Scientific classification
- Kingdom: Animalia
- Phylum: Chordata
- Class: Amphibia
- Order: Anura
- Family: Odontophrynidae
- Genus: Proceratophrys
- Species: P. moratoi
- Binomial name: Proceratophrys moratoi (Jim & Caramaschi, 1980)
- Synonyms: Odontophrynus moratoi Jim & Caramaschi, 1980

= Proceratophrys moratoi =

- Authority: (Jim & Caramaschi, 1980)
- Conservation status: LC
- Synonyms: Odontophrynus moratoi Jim & Caramaschi, 1980

Species of frog

Proceratophrys moratoi is a species of frog in the family Odontophrynidae. It is endemic to the São Paulo state, Brazil. Its local name is botucatu escuerzo.

==Description==
The frog measures about 27.6 to 35.7 mm in snout-vent length. There is no webbed skin on any of its feet.

==Habitat==
This frog lives in swampy places next to streams in savanna and shrubland in the Cerrado biome. People also find them in small forest remnants next to farms. Scientists observed the frog between 410 and 1140 meters above sea level.

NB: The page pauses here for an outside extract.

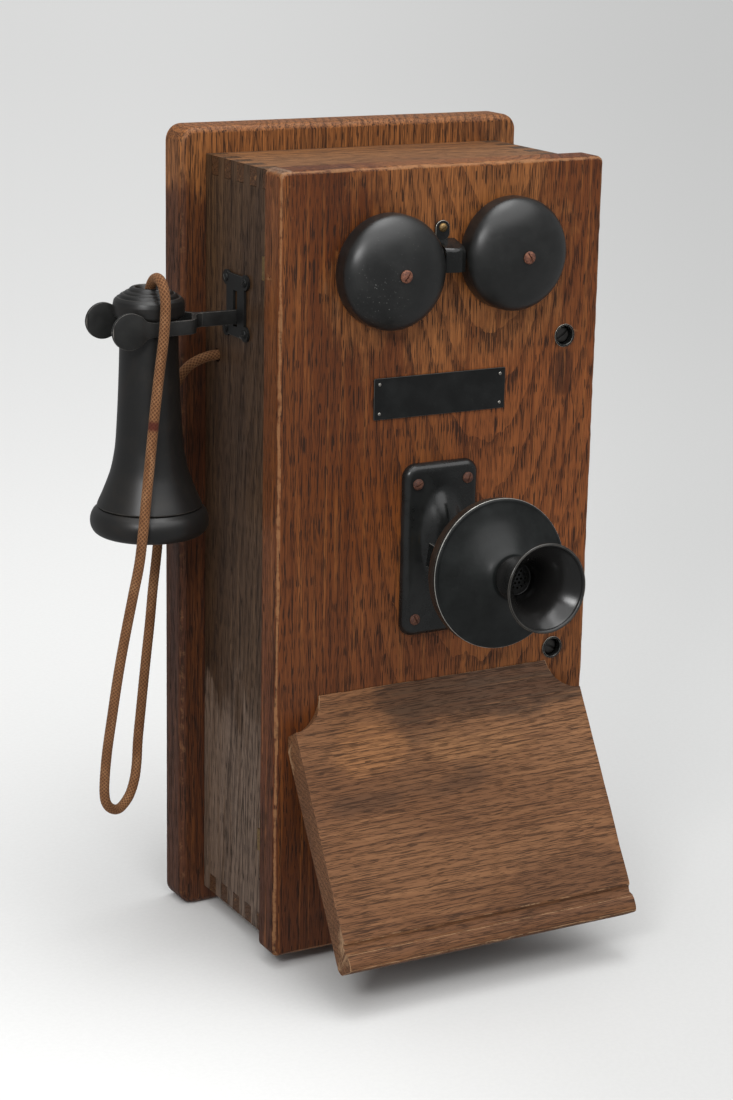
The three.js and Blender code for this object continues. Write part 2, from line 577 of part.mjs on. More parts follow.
// Inside the left wall: the bracket with the riveted pin that the lever turns on, and the springs it works.
function hookSwitch() {
  const { y, z, pivotX } = HOOK;
  const wall = -INNER_X + GAP;
  const cheek = (y0, y1) => box([wall, pivotX + 8], [y0, y1], [z - 9, z + 9]);
  const base = joined([box([wall, wall + 2], [y - 14, y + 14], [138, 186])],
    [box([wall - 1, wall + 3], [y - 3.6, y + 3.6], [150, 178])]);
  const pin = rodY(2, y - 7, y + 7, pivotX, z, 16);
  add('hookswitch_frame', joined([base, cheek(y - 6, y - 4), cheek(y + 4, y + 6), pin]), 'brass');
  for (const [place, level] of [['upper', z + 12], ['lower', z - 14]]) {
    const spring = joined([
      box([wall + 2 + GAP, wall + 10], [y - 5, y + 5], [level - 1.5, level + 2.5]),
      box([wall + 8, -24], [y - 3, y + 3], [level, level + 0.8]),
    ]);
    add(`contact_spring_${place}`, spring, 'brass');
  }
}

// The receiver hangs by its collar on the fork: a waisted shell, an ear cap, and the bar magnet inside.
function receiver() {
  const body = new THREE.Group();
  body.position.set(RECEIVER.x, RECEIVER.y, 0);
  phone.add(body);
  const shell = [
    [34.6, 37.3], [31.4, 45.9], [25.7, 60.5], [22.2, 79.4], [20.4, 106], [19, 145], [19, 162.9],
    [22.4, 163.2], [23.2, 166], [23.1, 172], [19.4, 177], [12.4, 182.3], [10.4, 182.3], [6.6, 176],
    [6.4, 168], [16, 164], [17.2, 100], [19, 80], [22.4, 62], [30.5, 37.3],
  ];
  add('receiver_shell', closed(turned(shell, 20, true)), 'rubber', body);
  const cap = [
    [6, 24.2], [14, 22.8], [28, 18.8], [32, 18.4], [37.2, 20.8], [39.2, 27.5], [38, 33.6], [34.8, 37],
    [30.5, 37], [30.5, 31], [6, 28],
  ];
  add('ear_cap', closed(turned(cap, 24, true)), 'rubber', body);
  const diaphragm = turned([[0, 31.4], [30, 31.4], [30, 32], [0, 32]], 20);
  add('receiver_diaphragm', diaphragm, 'steel', body);
  const legs = [[-12, 42], [-5, 42], [-5, 140], [5, 140], [5, 42], [12, 42], [12, 150], [-12, 150]];
  add('receiver_magnet', pushed(outline(legs), 'y', -5, 5), 'magnet', body);
}

// A spur gear outline with straight-flanked teeth; the narrow teeth leave running clearance.
function gearOutline(teeth, phase, bore) {
  const pitchR = CRANK.module * teeth / 2;
  const step = 2 * Math.PI / teeth;
  const shape = [];
  for (let i = 0; i < teeth; i += 1) {
    const flank = [
      [-0.27, pitchR - 1.15 * CRANK.module], [-0.11, pitchR + 0.8 * CRANK.module],
      [0.11, pitchR + 0.8 * CRANK.module], [0.27, pitchR - 1.15 * CRANK.module],
    ];
    for (const [share, r] of flank) {
      const a = phase + (i + share) * step;
      shape.push([r * Math.cos(a), r * Math.sin(a)]);
    }
  }
  const gear = outline(shape);
  gear.holes.push(roundHole(0, 0, bore));
  return gear;
}

// The hand generator: frame, horseshoe magnets, and the armature that the crank's gear spins.
function generator() {
  const { y, z, shaftR } = CRANK;
  const { x0, x1, z0, z1, out, sheet, magnetIn, magnetOut, magnetFoot } = GENERATOR;
  const rear = BOARD_FRONT - GAP;
  const frame = joined([
    box([x0, x0 + sheet], [y - out, rear], [z0, z1]),
    box([x1 - sheet, x1], [y - out, rear], [z0, z1]),
    box([x0, x1], [rear - sheet, rear], [z0, z1]),
  ], [
    rodX(3 + GAP, x0 - 2, x1 + 2, y, ARMATURE_Z, 16),
    rodX(shaftR + GAP, x0 - 2, x1 + 2, y, z, 20),
  ]);
  add('generator_frame', frame, 'brass');

  const horseshoe = new THREE.Shape();
  horseshoe.moveTo(y + magnetOut, magnetFoot);
  horseshoe.lineTo(y + magnetOut, z);
  horseshoe.absarc(y, z, magnetOut, 0, Math.PI, false);
  horseshoe.lineTo(y - magnetOut, magnetFoot);
  horseshoe.lineTo(y - magnetIn, magnetFoot);
  horseshoe.lineTo(y - magnetIn, z);
  horseshoe.absarc(y, z, magnetIn, Math.PI, 0, true);
  horseshoe.lineTo(y + magnetIn, magnetFoot);
  const width = (x1 - x0 - 2 * sheet - 3 * GAP) / 2;
  for (let i = 0; i < 2; i += 1) {
    const x = x0 + sheet + GAP + i * (width + GAP);
    add(`generator_magnet_${i + 1}`, pushed(horseshoe, 'x', x, x + width, 10), 'magnet');
  }

  const halfTooth = Math.PI / CRANK.pinionTeeth;
  const pinion = pushed(gearOutline(CRANK.pinionTeeth, radians(90) + halfTooth, 1), 'x', 88, 94);
  pinion.translate(0, y, ARMATURE_Z);
  const wound = [24, 74];
  const grooveZ = [ARMATURE_Z - 6, ARMATURE_Z + 6];
  const armature = joined(
    [rodX(3, 8, 96, y, ARMATURE_Z, 16), rodX(15.5, 20, 78, y, ARMATURE_Z, 24), pinion],
    [box(wound, [y - 20, y - 9], grooveZ), box(wound, [y + 9, y + 20], grooveZ)]);
  add('armature', armature, 'steel');
}

function crank() {
  const { y, z, shaftR, arm, gearX, gearT, armX, armT, hubR, hubL, tipR, pinR, bearingR } = CRANK;
  const wheel = gearOutline(CRANK.gearTeeth, radians(-90), shaftR + GAP);
  for (let i = 0; i < 4; i += 1) {
    const a = radians(45 + 90 * i);
    wheel.holes.push(roundHole(17 * Math.cos(a), 17 * Math.sin(a), 6));
  }
  add('drive_gear', pushed(wheel, 'x', gearX, gearX + gearT, 7).translate(0, y, z), 'brass');
  add('crank_shaft', rodX(shaftR, 8, armX + armT + 0.5, y, z, 24), 'steel');
  const sleeve = [
    [shaftR + 0.5, -12], [bearingR, -12], [bearingR, GAP], [15, GAP], [15, 1.6], [12, 3.4],
    [shaftR + 0.5, 3.4],
  ];
  const bushing = turned(sleeve, 20, true).rotateY(Math.PI / 2).translate(CASE_X, y, z);
  add('crank_bushing', closed(bushing), 'black');

  const bar = new THREE.Shape();
  bar.absarc(y, z, hubR, 0, Math.PI, false);
  bar.absarc(y, z - arm, tipR, Math.PI, 2 * Math.PI, false);
  const pinEnd = KNOB_X + 28.6;
  const armPlate = joined([
    pushed(bar, 'x', armX, armX + armT, 8),
    rodX(hubR, armX - hubL, armX + 0.5, y, z, 24),
    rodX(pinR, armX + armT - 1, pinEnd, y, z - arm, 16),
    rodX(5, pinEnd, pinEnd + 1.6, y, z - arm, 16),
  ], [rodX(shaftR + GAP, armX - hubL - 1, armX + armT + 2, y, z, 24)]);
  add('crank_arm', armPlate, 'black');
  const grip = [
    [3.2, 0], [7, 0], [8, 3], [9.4, 9], [10.8, 16], [11, 21], [9.8, 25.5], [7.4, 28], [5.6, 28.2],
    [3.2, 28.2],
  ];
  const knob = turned(grip, 18, true).rotateY(Math.PI / 2).translate(KNOB_X, y, z - arm);
  add('crank_knob', closed(knob), 'oak');
}

// Talking circuit parts in the lower case: induction coil, terminal block and two dry cells.
function circuit() {
  const back = BOARD_FRONT - GAP;
  const { x: coilX, length, r: coilR, z: coilZ } = INDUCTION;
  const [cheek, wound] = [4, coilR - 4];
  const spool = [
    [0, 0], [coilR, 0], [coilR, cheek], [wound, cheek], [wound, length - cheek], [coilR, length - cheek],
    [coilR, length], [0, length],
  ];
  const coil = turned(spool, 16).rotateY(Math.PI / 2).translate(coilX, back - coilR - 0.2, coilZ);
  add('induction_coil', closed(coil), 'copper');

  const { x0, x1, z0, z1, t, postR, postsX, postZ } = TERMINALS;
  const posts = postsX.map((x) => rodY(postR, back - t - 4, back - t + 1, x, postZ, 12));
  const block = joined([box([x0, x1], [back - t, back], [z0, z1]), ...posts]);
  add('terminal_block', block, 'oak');

  const floor = CASE.bottom + CASE.wall + GAP;
  const { r, h } = CELL;
  const cell = [
    [0, 0], [r - 1, 0], [r, 1], [r, h - 2], [r - 1, h], [11, h], [11, h + 3], [4, h + 3], [4, h + 8],
    [0, h + 8],
  ];
  for (const [side, x] of [['left', -CELL.x], ['right', CELL.x]]) {
    add(`dry_cell_${side}`, closed(turned(cell, 20).translate(x, CELL.y, floor)), 'card');
  }
}

// The receiver's braided cord: out of the case, a hanging loop, then over the collar and into its top.
const CORD_ROUTE = [
  [-96, -43.8, 127], [-108, -43.8, 127], [-120, -44, 126.2], [-132, -43.5, 121.5], [-140, -42, 112],
  [-146, -40, 96], [-150, -38.5, 72], [-151, -37.5, 44], [-152, -37, 15], [-154, -37, -8], [-158, -39, -33],
  [-161.5, -41.5, -56], [-166, -44, -84], [-171, -48, -112], [-175.5, -52.5, -134], [-178.5, -56.8, -149.5],
  [-182, -60.3, -160.5], [-187.4, -62.9, -170.4], [-196.8, -67.4, -175.8], [-206, -72, -170.8],
  [-210.3, -75.4, -159], [-210.5, -80, -132], [-209, -87, -100], [-207, -93, -70], [-204.5, -99, -42],
  [-201.5, -105, -14], [-199, -109.5, 8], [-197.3, -112, 30], [-193.5, -109.8, 56], [-188.5, -106, 85],
  [-185, -104, 108], [-181.5, -103.2, 132], [-179, -103.8, 152], [-177.9, -104, 166],
  [-177.4, -103.6, 175.5], [-177, -101, 183], [-176.6, -95.8, 188], [-176.2, -89.2, 189.8],
  [-175.9, -82.4, 188], [-175.8, -77.2, 183], [-175.9, -74.9, 176], [-176, -74.5, 170],
];

function receiverCord() {
  const places = CORD_ROUTE.map((p) => new THREE.Vector3(...p));
  const path = new THREE.CatmullRomCurve3(places, false, 'centripetal');
  const section = new THREE.Shape();
  const sides = 8;
  for (let i = 0; i < sides; i += 1) {
    const a = (i + 0.5) * 2 * Math.PI / sides;
    const [u, v] = [CORD.d / 2 * Math.cos(a), CORD.d / 2 * Math.sin(a)];
    if (i === 0) section.moveTo(u, v);
    else section.lineTo(u, v);
  }
  const tube = new THREE.ExtrudeGeometry(section, { steps: 64, extrudePath: path, bevelEnabled: false });
  add('receiver_cord', closed(tube), 'cotton');
}

backboard();
caseSides();
caseEnds();
door();
hinges();
gongs();
clapperGuard();
nameplate();
latches();
writingShelf();
transmitterPlate();
transmitter();
ringer();
hookPlate();
hookLever();
hookSwitch();
receiver();
generator();
crank();
circuit();
receiverCord();

export default phone;
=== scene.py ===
"""Looks for the wall crank telephone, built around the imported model.

Metres, +X right, +Y into the wall, +Z up, as in the frame. The small sizes below are in millimetres and
scaled by MM.
"""
import math
import random

import bmesh
import bpy
import numpy as np
from mathutils import Matrix, Vector, noise


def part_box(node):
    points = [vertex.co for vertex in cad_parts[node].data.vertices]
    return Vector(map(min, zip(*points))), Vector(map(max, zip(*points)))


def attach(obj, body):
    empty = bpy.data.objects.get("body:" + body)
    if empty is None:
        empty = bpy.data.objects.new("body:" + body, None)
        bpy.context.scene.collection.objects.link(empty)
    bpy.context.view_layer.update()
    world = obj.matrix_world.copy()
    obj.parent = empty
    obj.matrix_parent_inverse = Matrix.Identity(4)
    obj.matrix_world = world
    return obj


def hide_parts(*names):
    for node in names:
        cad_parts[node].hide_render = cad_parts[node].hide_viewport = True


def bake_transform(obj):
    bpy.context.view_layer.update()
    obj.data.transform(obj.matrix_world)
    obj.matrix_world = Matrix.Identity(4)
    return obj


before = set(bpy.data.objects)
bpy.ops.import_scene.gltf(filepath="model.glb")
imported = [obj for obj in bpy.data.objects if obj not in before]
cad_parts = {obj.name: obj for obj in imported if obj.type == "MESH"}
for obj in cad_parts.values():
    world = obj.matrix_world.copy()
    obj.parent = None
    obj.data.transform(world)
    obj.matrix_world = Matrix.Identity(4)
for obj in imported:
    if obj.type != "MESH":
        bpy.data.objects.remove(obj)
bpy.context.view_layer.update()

MM = 0.001
SCENE = bpy.context.scene

# ---------------------------------------------------------------- places read from the frame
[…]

This frog lives in many protected parks: Área de Preservação Ambiental Corumbataí, Botucatu and Tejupá Perimetro Corumbataí, Estação Ecológica de Itirapina, and RPPN Olavo Egydio Setubal.

==Reproduction==
The female frog places her eggs in moving water in swamps. The free-swimming tadpoles develop in the swamp. The tadpole is red-brown in color with silver or gray marks. There is a dark spot on the fin on its back. The tail is light brown in color with darker spots. The caudal musculature has dots on it.

==Threats==
Scientists from the IUCN classify this frog as least concern of extinction. Its range has been subject to exploitation in favor of urbanization, livestock grazing, sericulture, and other forms of agriculture. In recent years, changes in the price of beef have favored timber farms and sugar and soybean plantations. Agrochemicals may also be an issue.